Tim Cook is, after all, a white man — like more than 90 percent of Fortune 500 CEOs and less than 35 percent of all Americans. 

“It does not reflect at all the population,” says Vanessa Cárdenas, who focuses on changing demographics at the liberal-leaning Center for American Progress.

By 2050, according to her projections, the majority of Americans will be people of color and the majority of the workforce will be women. Why don’t we see that diversity among our corporate leadership? 

“We’d all like to know that answer,” says Donna Dabney, executive director of the Governance Center at the Conference Board.  “I think we need to focus on what happens at the middle level: the middle management level.”

Dabney says women make up 40 percent of the workforce, but only 15 percent of C-suite executives. One problem: “Men tend to get sponsored, and women get mentored,” Dabney says. 

Advice is nice, but having someone actively advocate for you is more critical for advancement. 

Another problem is just getting on the ladder in the first place.

“We know that Fortune 500 companies often target their recruiting at elite colleges,” says Alexandria Walton Radford, who directs the Transition to College program at RTI International. “And because we know that lower-income students are underrepresented at elite colleges as are Hispanic and African-American students, that just affects this pipeline.”

The overriding theme is that altering the diversity picture requires stepping outside your comfort zone. 

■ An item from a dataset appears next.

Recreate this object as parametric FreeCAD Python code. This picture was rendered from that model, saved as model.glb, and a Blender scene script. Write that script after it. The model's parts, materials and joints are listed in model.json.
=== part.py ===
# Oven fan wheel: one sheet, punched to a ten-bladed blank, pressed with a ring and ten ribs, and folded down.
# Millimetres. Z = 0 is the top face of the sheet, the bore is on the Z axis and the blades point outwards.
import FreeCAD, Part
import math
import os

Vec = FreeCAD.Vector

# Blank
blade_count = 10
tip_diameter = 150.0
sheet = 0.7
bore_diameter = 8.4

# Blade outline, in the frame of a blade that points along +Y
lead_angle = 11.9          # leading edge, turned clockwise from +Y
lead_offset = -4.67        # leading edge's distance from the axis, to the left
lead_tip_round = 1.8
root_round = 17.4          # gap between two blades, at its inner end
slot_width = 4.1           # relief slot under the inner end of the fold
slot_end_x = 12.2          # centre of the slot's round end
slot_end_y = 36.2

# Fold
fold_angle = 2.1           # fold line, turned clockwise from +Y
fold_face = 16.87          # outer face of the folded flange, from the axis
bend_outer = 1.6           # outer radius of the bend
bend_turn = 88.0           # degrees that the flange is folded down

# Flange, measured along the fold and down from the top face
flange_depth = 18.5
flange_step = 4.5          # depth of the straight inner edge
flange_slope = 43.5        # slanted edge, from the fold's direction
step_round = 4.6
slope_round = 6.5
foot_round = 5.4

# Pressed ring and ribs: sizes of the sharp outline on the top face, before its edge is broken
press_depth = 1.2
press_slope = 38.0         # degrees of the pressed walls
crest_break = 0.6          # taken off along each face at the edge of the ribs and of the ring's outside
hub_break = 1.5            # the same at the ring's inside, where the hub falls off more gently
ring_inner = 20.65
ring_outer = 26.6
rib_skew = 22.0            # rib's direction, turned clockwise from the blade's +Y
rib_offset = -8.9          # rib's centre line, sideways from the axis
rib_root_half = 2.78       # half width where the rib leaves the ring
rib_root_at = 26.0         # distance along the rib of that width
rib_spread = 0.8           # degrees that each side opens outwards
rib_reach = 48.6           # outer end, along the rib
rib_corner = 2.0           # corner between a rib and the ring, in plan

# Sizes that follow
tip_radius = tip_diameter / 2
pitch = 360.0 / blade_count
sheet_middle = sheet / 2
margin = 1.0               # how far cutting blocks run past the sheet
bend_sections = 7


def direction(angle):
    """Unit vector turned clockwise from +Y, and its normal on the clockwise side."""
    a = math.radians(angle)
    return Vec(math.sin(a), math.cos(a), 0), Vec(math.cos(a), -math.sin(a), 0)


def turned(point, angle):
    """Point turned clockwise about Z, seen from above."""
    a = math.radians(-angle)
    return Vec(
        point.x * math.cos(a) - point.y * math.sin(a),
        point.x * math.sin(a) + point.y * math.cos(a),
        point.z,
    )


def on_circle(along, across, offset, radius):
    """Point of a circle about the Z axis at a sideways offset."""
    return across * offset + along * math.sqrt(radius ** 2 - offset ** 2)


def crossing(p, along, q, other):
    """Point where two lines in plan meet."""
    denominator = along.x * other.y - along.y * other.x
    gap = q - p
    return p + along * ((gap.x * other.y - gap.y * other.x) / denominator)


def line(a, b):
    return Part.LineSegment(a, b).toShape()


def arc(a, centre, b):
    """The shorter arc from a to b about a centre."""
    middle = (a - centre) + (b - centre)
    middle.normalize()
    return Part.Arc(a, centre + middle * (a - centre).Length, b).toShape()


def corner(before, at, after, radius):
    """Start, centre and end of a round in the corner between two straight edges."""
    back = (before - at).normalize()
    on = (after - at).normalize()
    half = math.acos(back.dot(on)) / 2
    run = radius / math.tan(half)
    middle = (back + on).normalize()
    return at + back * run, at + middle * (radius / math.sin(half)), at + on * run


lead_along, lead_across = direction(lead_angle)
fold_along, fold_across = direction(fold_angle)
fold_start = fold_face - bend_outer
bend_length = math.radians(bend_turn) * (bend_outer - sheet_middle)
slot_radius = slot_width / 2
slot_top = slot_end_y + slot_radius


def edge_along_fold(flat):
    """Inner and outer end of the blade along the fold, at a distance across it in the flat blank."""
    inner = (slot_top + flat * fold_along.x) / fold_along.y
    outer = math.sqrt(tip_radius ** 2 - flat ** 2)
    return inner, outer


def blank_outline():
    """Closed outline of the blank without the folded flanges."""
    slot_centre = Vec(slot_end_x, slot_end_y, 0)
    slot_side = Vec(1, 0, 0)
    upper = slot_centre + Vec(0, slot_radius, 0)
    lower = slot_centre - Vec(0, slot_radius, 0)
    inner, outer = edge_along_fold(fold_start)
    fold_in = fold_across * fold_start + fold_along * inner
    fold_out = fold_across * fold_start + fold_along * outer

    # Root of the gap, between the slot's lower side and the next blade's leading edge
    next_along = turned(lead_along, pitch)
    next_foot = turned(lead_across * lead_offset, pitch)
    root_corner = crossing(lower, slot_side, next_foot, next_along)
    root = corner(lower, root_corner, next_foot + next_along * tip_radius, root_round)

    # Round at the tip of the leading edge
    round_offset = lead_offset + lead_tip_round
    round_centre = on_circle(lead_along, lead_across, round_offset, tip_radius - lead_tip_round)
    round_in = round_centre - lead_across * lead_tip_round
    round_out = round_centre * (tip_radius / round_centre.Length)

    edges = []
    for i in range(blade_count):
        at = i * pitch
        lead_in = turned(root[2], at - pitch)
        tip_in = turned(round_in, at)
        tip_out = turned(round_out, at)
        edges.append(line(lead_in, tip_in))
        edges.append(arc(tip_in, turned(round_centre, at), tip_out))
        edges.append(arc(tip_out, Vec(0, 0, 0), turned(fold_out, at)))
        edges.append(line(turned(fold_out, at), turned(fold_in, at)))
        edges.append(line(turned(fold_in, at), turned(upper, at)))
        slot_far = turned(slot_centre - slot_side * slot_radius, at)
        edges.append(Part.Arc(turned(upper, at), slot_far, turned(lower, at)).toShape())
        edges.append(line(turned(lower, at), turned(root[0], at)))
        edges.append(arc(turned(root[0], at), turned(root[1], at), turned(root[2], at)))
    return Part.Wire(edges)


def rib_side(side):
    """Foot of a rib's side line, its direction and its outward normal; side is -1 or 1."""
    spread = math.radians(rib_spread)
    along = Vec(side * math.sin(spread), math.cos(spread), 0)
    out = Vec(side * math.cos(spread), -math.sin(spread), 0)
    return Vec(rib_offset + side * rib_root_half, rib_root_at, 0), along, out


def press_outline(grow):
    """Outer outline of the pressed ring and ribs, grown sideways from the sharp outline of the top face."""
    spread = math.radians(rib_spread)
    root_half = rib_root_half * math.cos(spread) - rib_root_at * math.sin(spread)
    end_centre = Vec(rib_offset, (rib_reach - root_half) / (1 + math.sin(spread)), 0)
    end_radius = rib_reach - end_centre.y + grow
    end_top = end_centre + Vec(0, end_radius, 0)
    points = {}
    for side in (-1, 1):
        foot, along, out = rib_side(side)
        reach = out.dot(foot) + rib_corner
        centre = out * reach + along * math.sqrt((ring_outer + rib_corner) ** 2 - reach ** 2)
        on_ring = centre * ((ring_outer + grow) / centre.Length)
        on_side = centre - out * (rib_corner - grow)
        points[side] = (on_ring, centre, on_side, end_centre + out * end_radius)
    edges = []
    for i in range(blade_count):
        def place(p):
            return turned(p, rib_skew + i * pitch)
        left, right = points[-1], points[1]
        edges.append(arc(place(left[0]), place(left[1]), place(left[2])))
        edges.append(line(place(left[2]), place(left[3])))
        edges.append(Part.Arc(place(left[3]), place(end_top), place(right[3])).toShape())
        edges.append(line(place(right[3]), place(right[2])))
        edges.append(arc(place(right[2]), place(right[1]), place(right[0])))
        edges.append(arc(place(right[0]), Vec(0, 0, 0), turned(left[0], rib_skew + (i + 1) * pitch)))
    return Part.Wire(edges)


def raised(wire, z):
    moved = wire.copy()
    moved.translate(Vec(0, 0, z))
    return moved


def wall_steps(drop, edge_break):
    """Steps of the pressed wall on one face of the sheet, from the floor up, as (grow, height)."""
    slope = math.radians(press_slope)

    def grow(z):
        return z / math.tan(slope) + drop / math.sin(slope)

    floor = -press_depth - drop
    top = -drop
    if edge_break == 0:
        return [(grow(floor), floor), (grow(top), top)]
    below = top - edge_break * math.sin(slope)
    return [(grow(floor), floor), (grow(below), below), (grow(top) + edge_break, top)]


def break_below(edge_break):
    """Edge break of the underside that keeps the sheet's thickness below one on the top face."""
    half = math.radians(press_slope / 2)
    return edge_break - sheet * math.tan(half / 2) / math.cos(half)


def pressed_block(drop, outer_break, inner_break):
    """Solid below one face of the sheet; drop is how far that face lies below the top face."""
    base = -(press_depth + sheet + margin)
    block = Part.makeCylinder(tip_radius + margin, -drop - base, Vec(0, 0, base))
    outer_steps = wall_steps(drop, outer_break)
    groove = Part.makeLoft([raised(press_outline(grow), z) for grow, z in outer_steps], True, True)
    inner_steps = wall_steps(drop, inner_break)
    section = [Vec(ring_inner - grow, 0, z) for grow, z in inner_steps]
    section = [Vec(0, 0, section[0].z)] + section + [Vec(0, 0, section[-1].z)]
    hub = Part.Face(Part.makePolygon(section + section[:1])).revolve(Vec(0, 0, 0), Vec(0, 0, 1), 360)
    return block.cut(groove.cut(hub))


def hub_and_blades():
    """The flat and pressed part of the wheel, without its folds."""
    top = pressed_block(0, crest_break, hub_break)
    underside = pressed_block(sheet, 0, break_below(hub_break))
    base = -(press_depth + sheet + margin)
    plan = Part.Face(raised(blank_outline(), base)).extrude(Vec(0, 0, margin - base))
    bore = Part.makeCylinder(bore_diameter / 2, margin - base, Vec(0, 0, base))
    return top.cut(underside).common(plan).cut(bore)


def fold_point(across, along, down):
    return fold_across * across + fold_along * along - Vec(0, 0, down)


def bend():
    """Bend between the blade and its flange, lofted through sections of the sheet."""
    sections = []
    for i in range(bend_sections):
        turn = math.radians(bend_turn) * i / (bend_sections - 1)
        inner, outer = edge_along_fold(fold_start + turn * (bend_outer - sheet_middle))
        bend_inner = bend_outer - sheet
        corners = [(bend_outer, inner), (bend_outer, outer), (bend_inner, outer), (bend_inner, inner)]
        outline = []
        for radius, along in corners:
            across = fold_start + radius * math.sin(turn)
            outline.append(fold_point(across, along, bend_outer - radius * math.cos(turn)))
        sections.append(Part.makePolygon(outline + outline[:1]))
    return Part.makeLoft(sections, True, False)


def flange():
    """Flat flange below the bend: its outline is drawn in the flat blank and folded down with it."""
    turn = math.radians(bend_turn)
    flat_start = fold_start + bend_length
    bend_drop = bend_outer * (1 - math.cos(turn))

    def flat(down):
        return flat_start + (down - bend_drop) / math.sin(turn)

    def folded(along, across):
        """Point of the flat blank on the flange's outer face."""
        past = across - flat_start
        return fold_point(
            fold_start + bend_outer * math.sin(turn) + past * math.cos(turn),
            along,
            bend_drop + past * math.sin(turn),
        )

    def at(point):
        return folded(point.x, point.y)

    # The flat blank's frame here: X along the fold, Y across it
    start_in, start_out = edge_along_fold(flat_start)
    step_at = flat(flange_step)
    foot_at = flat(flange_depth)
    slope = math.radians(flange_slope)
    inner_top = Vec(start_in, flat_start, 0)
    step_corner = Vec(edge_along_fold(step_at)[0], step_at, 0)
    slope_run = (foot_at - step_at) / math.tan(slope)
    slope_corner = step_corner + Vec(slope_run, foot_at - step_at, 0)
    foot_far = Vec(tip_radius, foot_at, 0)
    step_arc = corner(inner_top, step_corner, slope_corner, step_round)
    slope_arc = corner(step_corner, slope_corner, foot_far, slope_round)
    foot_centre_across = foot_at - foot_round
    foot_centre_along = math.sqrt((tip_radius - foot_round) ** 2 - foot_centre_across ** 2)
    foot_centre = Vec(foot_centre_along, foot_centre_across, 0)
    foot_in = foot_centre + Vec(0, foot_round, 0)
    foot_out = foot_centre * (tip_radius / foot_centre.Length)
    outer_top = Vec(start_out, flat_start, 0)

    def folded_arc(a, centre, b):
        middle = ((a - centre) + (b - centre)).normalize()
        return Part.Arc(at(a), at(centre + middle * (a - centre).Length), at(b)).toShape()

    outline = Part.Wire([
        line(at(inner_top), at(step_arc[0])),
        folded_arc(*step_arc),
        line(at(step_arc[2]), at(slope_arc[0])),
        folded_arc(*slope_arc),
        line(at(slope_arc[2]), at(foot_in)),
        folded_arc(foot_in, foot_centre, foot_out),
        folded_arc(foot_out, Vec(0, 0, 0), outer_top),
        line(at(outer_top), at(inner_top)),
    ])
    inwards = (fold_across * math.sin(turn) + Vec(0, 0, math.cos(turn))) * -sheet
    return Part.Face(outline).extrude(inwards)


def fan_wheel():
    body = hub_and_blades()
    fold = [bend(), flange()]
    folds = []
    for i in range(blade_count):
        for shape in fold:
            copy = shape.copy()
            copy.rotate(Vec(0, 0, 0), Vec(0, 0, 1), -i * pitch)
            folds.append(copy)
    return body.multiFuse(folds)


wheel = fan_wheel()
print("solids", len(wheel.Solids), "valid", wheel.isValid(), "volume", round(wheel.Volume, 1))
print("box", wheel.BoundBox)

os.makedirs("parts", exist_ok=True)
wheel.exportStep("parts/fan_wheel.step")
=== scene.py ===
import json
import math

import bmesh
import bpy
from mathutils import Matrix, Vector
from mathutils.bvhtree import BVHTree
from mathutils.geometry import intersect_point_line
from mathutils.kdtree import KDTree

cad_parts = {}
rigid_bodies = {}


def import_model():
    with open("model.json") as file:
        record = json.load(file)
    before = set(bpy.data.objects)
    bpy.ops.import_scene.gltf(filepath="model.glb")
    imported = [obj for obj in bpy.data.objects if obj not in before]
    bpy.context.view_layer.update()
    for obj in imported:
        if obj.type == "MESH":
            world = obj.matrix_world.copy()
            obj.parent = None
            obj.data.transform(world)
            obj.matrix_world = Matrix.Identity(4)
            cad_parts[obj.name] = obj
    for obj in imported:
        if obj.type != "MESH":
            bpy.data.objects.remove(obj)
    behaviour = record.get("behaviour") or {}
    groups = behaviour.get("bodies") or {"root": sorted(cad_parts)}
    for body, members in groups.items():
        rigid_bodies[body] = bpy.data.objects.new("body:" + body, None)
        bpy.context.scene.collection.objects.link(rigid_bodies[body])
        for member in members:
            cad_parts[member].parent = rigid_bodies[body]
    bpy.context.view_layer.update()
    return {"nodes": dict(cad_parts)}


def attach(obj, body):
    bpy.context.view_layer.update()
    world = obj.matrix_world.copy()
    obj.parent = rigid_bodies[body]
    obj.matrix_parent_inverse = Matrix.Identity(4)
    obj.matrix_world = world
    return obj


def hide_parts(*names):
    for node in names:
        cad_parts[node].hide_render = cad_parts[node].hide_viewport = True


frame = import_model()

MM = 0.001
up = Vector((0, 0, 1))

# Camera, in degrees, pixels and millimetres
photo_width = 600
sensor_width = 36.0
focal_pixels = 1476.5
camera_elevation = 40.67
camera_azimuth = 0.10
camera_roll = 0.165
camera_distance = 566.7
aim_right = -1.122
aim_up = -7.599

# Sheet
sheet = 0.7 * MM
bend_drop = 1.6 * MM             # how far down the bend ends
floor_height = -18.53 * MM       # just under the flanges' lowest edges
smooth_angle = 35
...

“What really plays into this whole equation, and why I think we have such a huge gap, is because of unconscious bias,” says Dr. Shirley Davis, president of SDS Global Enterprises. 

Even where explicit racism is absent, people tend to pick people like them–to hire and to help them advance. The vicious cycle has helped the top levels of corporations remain much less diverse than the country as a whole. 

“The typical profile of a corporate executive, CEO or board of director is a white male in his late 40s or 50s that’s straight,” says Davis.

On that last score, at least, Tim Cook just shifted the needle.